The BBC reports that Longley and his twin brother were born in Lower Crescent, just off University Road in Belfast, on July 27, 1939, only weeks before the start of the Second World War.
"I feel Irish," the award-winning writer told BBC Talkback.
"Ireland has given me most of the data out of which I make sense of life but at the same time I am loyal to the Britannic side of my background.
Of his father, who was an English soldier who fought in WWI, he said: "I'm very proud of my father and what he stood for and when the Belfast Agreement was signed it was a kind of relief for me because it allowed me to be both British and Irish.
"It obliged me to think: 'What's the point of having only one cultural allegiance?'"

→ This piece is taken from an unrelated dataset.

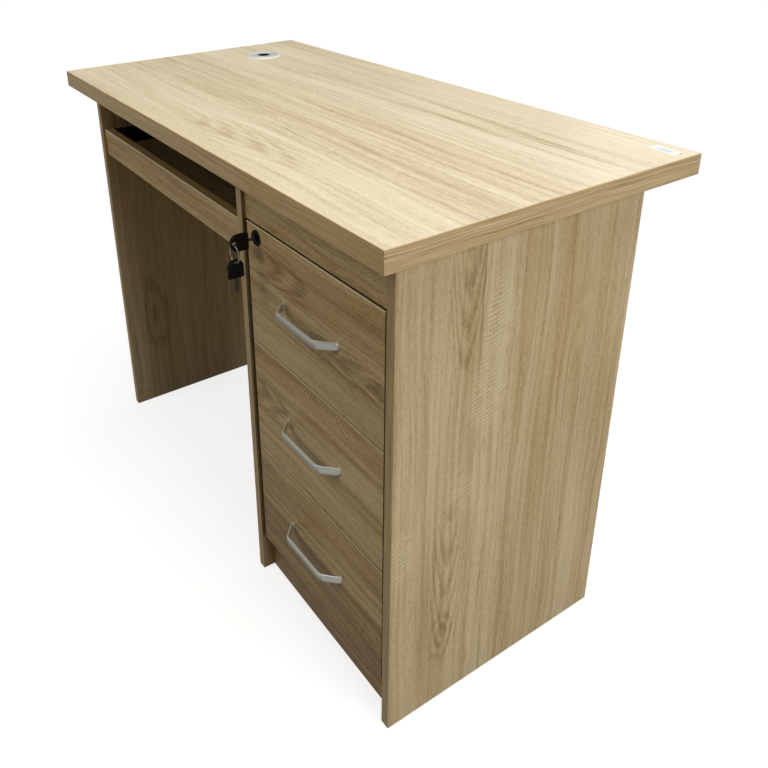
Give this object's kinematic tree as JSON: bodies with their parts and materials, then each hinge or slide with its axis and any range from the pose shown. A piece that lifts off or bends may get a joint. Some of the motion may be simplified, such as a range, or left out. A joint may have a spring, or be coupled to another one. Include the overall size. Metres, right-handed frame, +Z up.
{
  "type": "computer desk",
  "caption": "Oak-grain computer desk with a sliding keyboard tray, a pedestal of drawers on the right, bow handles, a cam lock with hanging keys and a cable grommet.",
  "frame": {"origin": "on the floor under the middle of the desk top", "axes": "+Z up, the front with the drawers and tray faces -Y, +X to the seated person's right"},
  "size_m": [1, 0.504, 0.752],
  "materials": {
    "top_laminate": "satin oak-grain melamine",
    "panel_laminate": "satin oak-grain melamine",
    "front_laminate": "satin oak-grain melamine",
    "edge_band": "satin oak-grain edging",
    "box_board": "matt white melamine",
    "hardboard": "matt",
    "beech": "raw",
    "zinc_steel": "zinc plated",
    "black_steel": "black coated",
    "satin_steel": "satin",
    "cast_zinc": "cast",
    "lock_black": "semi-gloss black",
    "key_steel": "bright",
    "bow_black": "moulded",
    "grommet_grey": "satin silver grey",
    "grommet_cap_grey": "satin silver grey"
  },
  "bodies": {
    "carcass": {"desk_top": "top_laminate", "top_edge_bands": "edge_band", "panel_edge_bands": "edge_band", "left_panel": "panel_laminate", "middle_panel": "panel_laminate", "right_panel": "panel_laminate", "modesty_panel": "panel_laminate", "pedestal_back": "panel_laminate", "top_rail": "front_laminate", "plinth": "front_laminate", "pedestal_base": "box_board", "cam_fittings": "cast_zinc", "cam_bolts": "zinc_steel", "wood_dowels": "beech", "grommet_liner": "grommet_grey", "drawer_slide_outers": "zinc_steel", "tray_slide_outers": "black_steel"},
    "grommet_cap": {"grommet_cap": "grommet_cap_grey"},
    "tray": {"tray_front": "front_laminate", "tray_board": "panel_laminate", "tray_brackets": "black_steel", "tray_screws": "zinc_steel", "tray_slide_inners": "black_steel"},
    "tray_runners": {"tray_slide_middles": "black_steel"},
    "drawer_1": {"drawer_1_front": "front_laminate", "drawer_1_left_side": "box_board", "drawer_1_right_side": "box_board", "drawer_1_back": "box_board", "drawer_1_bottom": "hardboard", "drawer_1_handle": "satin_steel", "drawer_1_handle_screws": "zinc_steel", "drawer_1_slide_inners": "zinc_steel", "lock_housing": "lock_black", "lock_nut": "zinc_steel"},
    "drawer_1_runners": {"drawer_1_slide_middles": "zinc_steel"},
    "drawer_2": {"drawer_2_front": "front_laminate", "drawer_2_left_side": "box_board", "drawer_2_right_side": "box_board", "drawer_2_back": "box_board", "drawer_2_bottom": "hardboard", "drawer_2_handle": "satin_steel", "drawer_2_handle_screws": "zinc_steel", "drawer_2_slide_inners": "zinc_steel"},
    "drawer_2_runners": {"drawer_2_slide_middles": "zinc_steel"},
    "drawer_3": {"drawer_3_front": "front_laminate", "drawer_3_left_side": "box_board", "drawer_3_right_side": "box_board", "drawer_3_back": "box_board", "drawer_3_bottom": "hardboard", "drawer_3_handle": "satin_steel", "drawer_3_handle_screws": "zinc_steel", "drawer_3_slide_inners": "zinc_steel"},
    "drawer_3_runners": {"drawer_3_slide_middles": "zinc_steel"},
    "lock_core": {"lock_plug": "key_steel", "lock_cam": "zinc_steel", "key_blade": "key_steel", "key_bow": "bow_black"},
    "key_ring": {"key_ring": "key_steel"},
    "spare_key": {"spare_key_blade": "key_steel", "spare_key_bow": "bow_black"}
  },
  "joints": [
    {"name": "grommet_cap_turn", "type": "hinge", "parent": "carcass", "child": "grommet_cap", "pos_m": [-0.387, 0.117, 0.749], "axis": [0, 0, 1], "continuous": true},
    {"name": "tray_slide", "type": "slide", "parent": "carcass", "child": "tray", "axis": [0, -1, 0], "range_m": [0, 0.28]},
    {"name": "tray_runner_slide", "type": "slide", "parent": "carcass", "child": "tray_runners", "axis": [0, -1, 0], "range_m": [0, 0.14]},
    {"name": "drawer_1_slide", "type": "slide", "parent": "carcass", "child": "drawer_1", "axis": [0, -1, 0], "range_m": [0, 0.34]},
    {"name": "drawer_1_runner_slide", "type": "slide", "parent": "carcass", "child": "drawer_1_runners", "axis": [0, -1, 0], "range_m": [0, 0.17]},
    {"name": "drawer_2_slide", "type": "slide", "parent": "carcass", "child": "drawer_2", "axis": [0, -1, 0], "range_m": [0, 0.34]},
    {"name": "drawer_2_runner_slide", "type": "slide", "parent": "carcass", "child": "drawer_2_runners", "axis": [0, -1, 0], "range_m": [0, 0.17]},
    {"name": "drawer_3_slide", "type": "slide", "parent": "carcass", "child": "drawer_3", "axis": [0, -1, 0], "range_m": [0, 0.34]},
    {"name": "drawer_3_runner_slide", "type": "slide", "parent": "carcass", "child": "drawer_3_runners", "axis": [0, -1, 0], "range_m": [0, 0.17]},
    {"name": "lock_turn", "type": "hinge", "parent": "drawer_1", "child": "lock_core", "pos_m": [0.1555, -0.2099, 0.6275], "axis": [0, -1, 0], "range_deg": [0, 90]},
    {"name": "key_ring_swing", "type": "hinge", "parent": "lock_core", "child": "key_ring", "pos_m": [0.1555, -0.2415, 0.6275], "axis": [1, 0, 0], "range_deg": [-60, 12]},
    {"name": "spare_key_swing", "type": "hinge", "parent": "key_ring", "child": "spare_key", "pos_m": [0.1555, -0.2415, 0.6005], "axis": [1, 0, 0], "range_deg": [-35, 12]}
  ],
  "couplings": [
    {"joint": "tray_runner_slide", "follows": "tray_slide", "ratio": 0.5},
    {"joint": "drawer_1_runner_slide", "follows": "drawer_1_slide", "ratio": 0.5},
    {"joint": "drawer_2_runner_slide", "follows": "drawer_2_slide", "ratio": 0.5},
    {"joint": "drawer_3_runner_slide", "follows": "drawer_3_slide", "ratio": 0.5}
  ]
}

During the interview, Longley addressed recent controversies over the Irish language.
"We're very lucky on this island to have two languages," he said.
"It should be something that unionists should embrace and indeed they did - the United Irishmen, the northern Presbyterians in the 1790s were among the most vigorous promoters of the language.
"I think a lot of anti-Irish language unionists don't know what they're missing."
Longley has won multiple awards, including the Whitbread Poetry Award, the TS Eliot Prize and the Queen's Gold Medal for Poetry.
A Professor of Poetry for Ireland from 2007 to 2010, Longley was awarded the freedom of his native Belfast in 2015 for his contribution to literature and cultural life.
During the Talkback interview, he said: "A healthy society, a healthy political scene would celebrate Ulster Scots and especially the Irish language.
"It is such a huge loss if humanity loses a language."